La sagesse empirique nous enseigne à nous méfier des promesses pré-électorales des présidents, qui changent d’avis dès qu’ils sont en poste, comme le prouve d’ailleurs, aujourd’hui, la nouvelle attitude de Nicolas Sarközy ; hier, le président français disait s’opposer à une éventuelle adhésion turque ; aujourd’hui, il tient des propos assez différents. Lors des présidentielles françaises, rappelons-nous, il jouait le rôle de l’opposant clairvoyant à toute adhésion turque. Aujourd’hui, à peine deux mois et demi après son entrée en fonction, il abandonne cette position de combat, au vif plaisir du puissant lobby pro-turc.
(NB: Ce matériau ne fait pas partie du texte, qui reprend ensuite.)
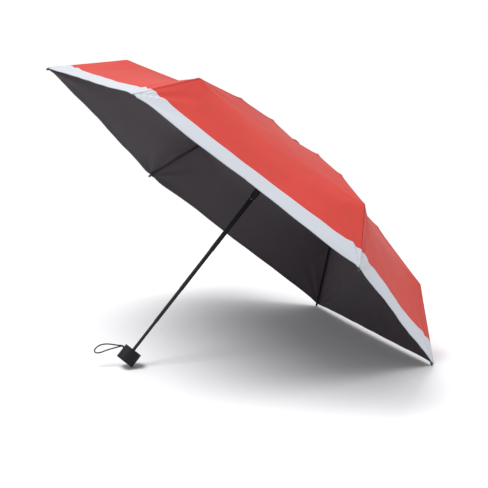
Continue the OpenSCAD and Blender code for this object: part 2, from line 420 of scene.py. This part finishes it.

Si les pays membres de l’UE mettaient sur pied une « Commission des Sages » pour préparer l’avenir de l’Europe, déclarait Sarközy dans un de ses discours, alors il ne s’opposerait plus à l’ouverture de nouvelles négociations avec la Turquie.

 

Ce dont l’Europe a besoin, ce n’est nullement d’une commission confuse qui permettrait à Sarközy de passer élégamment à d’autres la « patate chaude » que fut cette très importante promesse électorale en matière de politique étrangère, qu’il n’a plus l’intention de tenir. L’Europe a bien plutôt besoin d’hommes d’Etat véritables, capables d’aller au devant des désirs et des soucis de la population, de les prendre au sérieux, et non pas de charlatans frivoles qui, délibérément, jouent avec l’avenir de notre continent. Car le citoyen, qui est en réalité, ne l’oublions pas, le souverain réel, rejette majoritairement, et de manière claire, l’adhésion de la Turquie à l’UE, parce que ce pays a une autre culture, une autre histoire et une autre mentalité et qu’il se trouve en dehors des frontières de l’Europe.

 

Andreas MÖLZER.

(article paru dans « Junge Freiheit », Berlin, n°37/05 septembre 2007).